Jesus came into the world to be a sign of God, to point to God, to give evidence of the power and love of God. The Gospel of John organizes itself around these signs, and the first one – the very first one—occurs at a wedding.

I believe that Jesus shows up in tragedy and crisis. In the cries of pain and loss in Haiti this week, Jesus has been there. Jesus has been present with the caregivers and diggers and helpers in such tragedy. Jesus has been present with those who mourn. Jesus will be present at miraculous recoveries and with the healing power of doctors and nurses. The signs of the presence of God are those wonderful men and women who have showed up to help. The signs of the presence of God will not be among those who are blaming; the signs of the presence of God will be among those who are responding –responding with love and care and wisdom.

Yes, Jesus is present in tragedy, and Jesus will always be present in tragedy. But Jesus likes to be present at weddings, at times of rejoicing and merriment. Jesus shows signs of glory everywhere, healing the sick, assisting the poor. But, according to Saint John, Jesus performed his first sign, his first miracle, at a wedding.

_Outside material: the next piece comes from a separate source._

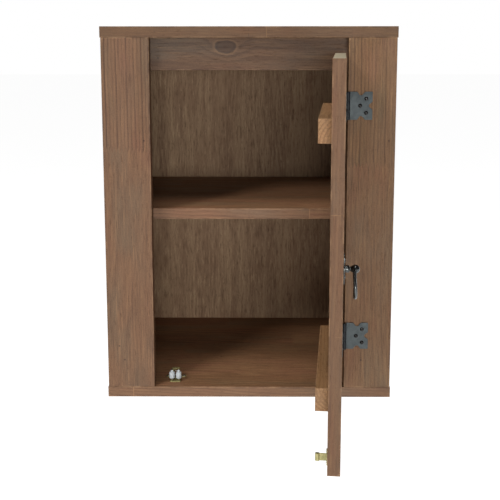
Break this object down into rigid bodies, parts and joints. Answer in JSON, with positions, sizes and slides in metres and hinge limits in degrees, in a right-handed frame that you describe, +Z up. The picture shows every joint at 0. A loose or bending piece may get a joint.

So, friends, never be afraid to celebrate. Never be afraid to offer joy. Never be afraid to give thanks, just as you have heard this past week the voices of those Haitian citizens who were actually singing hymns to God in the middle of the night, following the earthquake. Singing hymns.

Never be afraid to celebrate. Never be afraid to offer joy. Never be embarrassed or sheepish to turn water into wine. According to Saint John, it was at a wedding, at a time of celebration, when the wine had run out, that was the first place in which Jesus revealed his glory.